As you can see from the above error, I tried to figure out a few ways, such as using sudo, changing paths, so on and so forth. I went on to the stack overflow (I still do visit the site 🥹) and checked some blogs, but nothing worked. Eventually, I found one of the longest GitHub discussions that I’ve ever seen, guess what, it didn’t work as well.
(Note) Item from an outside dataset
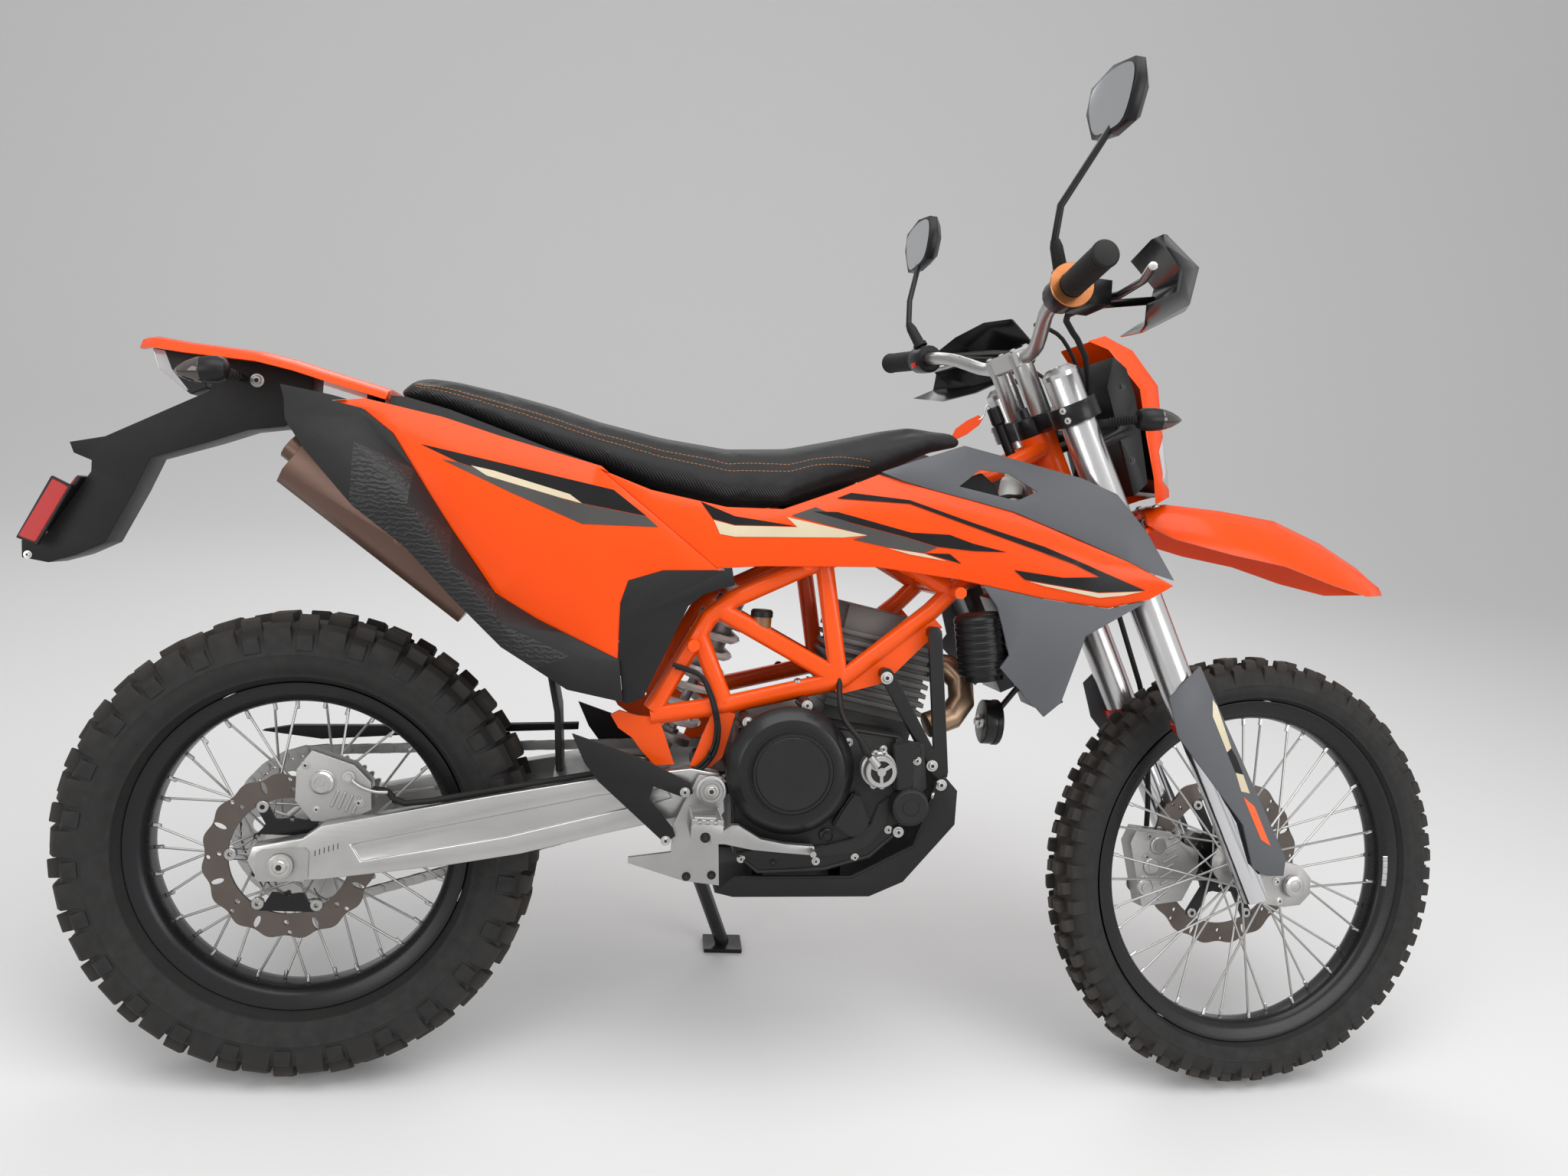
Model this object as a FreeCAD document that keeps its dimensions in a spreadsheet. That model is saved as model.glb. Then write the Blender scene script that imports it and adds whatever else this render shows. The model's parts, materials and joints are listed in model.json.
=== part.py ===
# An enduro dirt bike leaning on its side stand, in millimetres.
# The machine is drawn upright: X forward, Y left, Z up, with the rear axle above the origin.
# What steers is drawn straight ahead, then turned about the steering axis, and at the end
# the whole machine leans over until both tyres and the stand's foot meet the ground.
# Round forms are drawn with narrow flats, so that the machine stays light to handle.
import FreeCAD, Part
import math
import os
from types import SimpleNamespace
from FreeCAD import Placement, Rotation, Vector

SIZES = {
    # Stance
    "wheelbase": 1505, "seat_height": 975, "rake_angle": 26.5, "lean_angle": 13.03,
    "steer_angle": 6.85, "fork_length": 880, "axle_lead": 52, "clamp_offset": 20,
    "fork_spacing": 206,
    # Clearances and the flats of round forms
    "seat_gap": 0.3, "tail_gap": 1.6, "overrun": 5, "flat_length": 9, "fewest_sides": 8, "most_sides": 48,
    # Tyres and rims
    "front_radius": 352, "front_tyre_width": 90, "rear_radius": 345, "rear_tyre_width": 140,
    "front_rim_radius": 281, "front_rim_width": 56, "rear_rim_radius": 242.5,
    "rear_rim_width": 74, "rim_depth": 30, "rim_wall": 4.5, "bead_depth": 15, "bead_gap": 0.6,
    "lug_height": 14, "lug_pitches": 24,
    # Hubs, spokes and discs
    "front_hub_width": 80, "front_hub_radius": 24, "front_flange_radius": 36,
    "rear_hub_width": 96, "rear_hub_radius": 30, "rear_flange_radius": 48,
    "flange_thickness": 5, "spoke_thickness": 3.6, "spoke_end_gap": 0.9,
    "front_disc_radius": 146, "front_disc_place": 62, "rear_disc_radius": 120,
    "rear_disc_place": 82, "disc_thickness": 5, "disc_band": 36, "disc_wave": 5,
    "axle_radius": 10, "front_axle_reach": 128, "rear_axle_reach": 140,
    "axle_head_radius": 17, "axle_head_depth": 9,
    # Chain drive
    "chain_place": 86, "chain_width": 16, "chain_height": 15,
    "chain_pitch": 15.875, "rear_teeth": 48, "front_teeth": 16, "sprocket_thickness": 5.5,
    # Fork
    "upper_tube_radius": 27, "slider_radius": 24, "ring_radius": 30.5, "ring_place": 313,
    "ring_depth": 16, "lug_width": 44, "lug_radius": 34, "fork_guard_wall": 3,
    "upper_clamp_place": 820, "lower_clamp_place": 615, "clamp_depth": 30, "clamp_wall": 11,
    "stem_radius": 17, "fork_cap_radius": 20, "fork_cap_height": 10,
    # Handlebar and what it carries
    "bar_radius": 11, "bar_half_width": 406, "grip_radius": 17, "grip_length": 122,
    "riser_radius": 17, "riser_spacing": 80, "switch_radius": 24, "switch_length": 40,
    "lever_radius": 6, "master_length": 70, "master_width": 34, "handguard_wall": 5,
    "mirror_stem_radius": 5, "mirror_length": 138, "mirror_height": 92, "mirror_depth": 14,
    # Frame
    "tube_radius": 14, "frame_half_width": 105, "head_tube_radius": 29,
    "plate_wall": 8, "boss_radius": 9,
    # Engine
    "case_half_width": 95, "case_left_width": 70, "case_cover_depth": 55, "clutch_radius": 92,
    "clutch_chamfer": 16, "clutch_depth": 28, "clutch_disc_radius": 57, "clutch_disc_depth": 7,
    "filter_radius": 27, "filter_depth": 20, "slave_radius": 22, "slave_depth": 30,
    "alternator_radius": 84, "alternator_depth": 52, "cylinder_width": 150,
    "cylinder_length": 140, "cylinder_height": 156, "fin_gap": 7, "fin_depth": 8,
    "bar_thickness": 9, "bar_width": 20,
    # Bodywork
    "panel_wall": 4, "rear_half_width": 146, "guard_half_width": 190, "shroud_half_width": 172,
    "seat_half_width": 112, "tail_half_width": 98, "tail_thickness": 12, "mask_half_width": 92,
    "light_half_width": 88, "fender_width": 150, "fender_wall": 4,
    "skid_half_width": 140, "skid_wall": 5, "holder_width": 64, "reflector_width": 96,
    # Exhaust and cooling
    "pipe_radius": 20, "silencer_width": 72, "silencer_height": 98, "silencer_place": 97,
    "silencer_corner": 20, "radiator_depth": 34, "radiator_width": 100,
    "radiator_height": 180, "radiator_inner": 50, "radiator_setback": 178,
    "canister_radius": 26, "horn_radius": 34, "horn_depth": 24,
    # Swingarm, shock and brakes
    "arm_inner": 98, "arm_wall": 30, "pivot_radius": 12, "spring_radius": 36, "wire_radius": 6,
    "spring_turns": 6, "shock_radius": 22, "shock_shaft_radius": 8, "collar_depth": 12,
    "caliper_wall": 13, "caliper_gap": 1,
    # Pegs, levers and side stand
    "peg_bracket_place": 142, "peg_bracket_wall": 8, "peg_length": 84, "peg_width": 44,
    "peg_height": 20, "pivot_cap_radius": 21, "pedal_width": 14, "heel_wall": 6,
    "stand_radius": 13, "foot_length": 70, "foot_width": 50, "foot_depth": 8,
    "stand_foot_x": 676, "stand_foot_y": 361, "stand_pivot_x": 572, "stand_pivot_y": 172,
    "stand_pivot_z": 345, "stand_eye_radius": 16, "stand_eye_width": 30, "stand_pin_radius": 6,
    "stand_lug_wall": 8,
    # Hoses
    "hose_radius": 4.5, "hose_bend": 45,
    # Further sizes of single pieces
    "spoke_pairs": 9, "channel_taper": 0.3, "front_lug_length": 20, "rear_lug_length": 24,
    "cross_tube_radius": 11, "upper_tube_length": 567, "bar_place": 130, "bar_bend": 40,
    "ear_radius": 17, "ear_reach": 60, "neck_height": 36, "fin_count": 8,
    "airbox_half_width": 60, "reflector_depth": 6, "indicator_place": 112,
    "indicator_length": 52, "indicator_radius": 15, "indicator_stem_radius": 6,
    "hanger_wall": 8, "radiator_place": 430, "horn_place": 60, "canister_place": 125,
    "canister_length": 90, "pocket_depth": 5, "flap_half_width": 55, "lens_inset": 1,
    "light_stay_place": 760, "light_stay_reach": 110, "light_stay_inset": 30,
    "stay_length": 150, "stay_width": 80, "stay_wall": 8, "tongue_length": 36,
}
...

Actually, the solutions were pretty common, such as clear the cache, force install, change permissions, uninstall and reinstall, check for versions of node and some other clichés. Even ChatGPT gave somewhat similar answers.

Plot Twist

Not until I realized that my system had Emacs. So what, you may ask? It happens that Emacs has something called emacs-ng and its command was named as ng on my system. Finally, I solved the problem by uninstalling that (ng-common), creating a separate path (.npm-global) and moved on with my life.

The love story ended, and the bond was broken.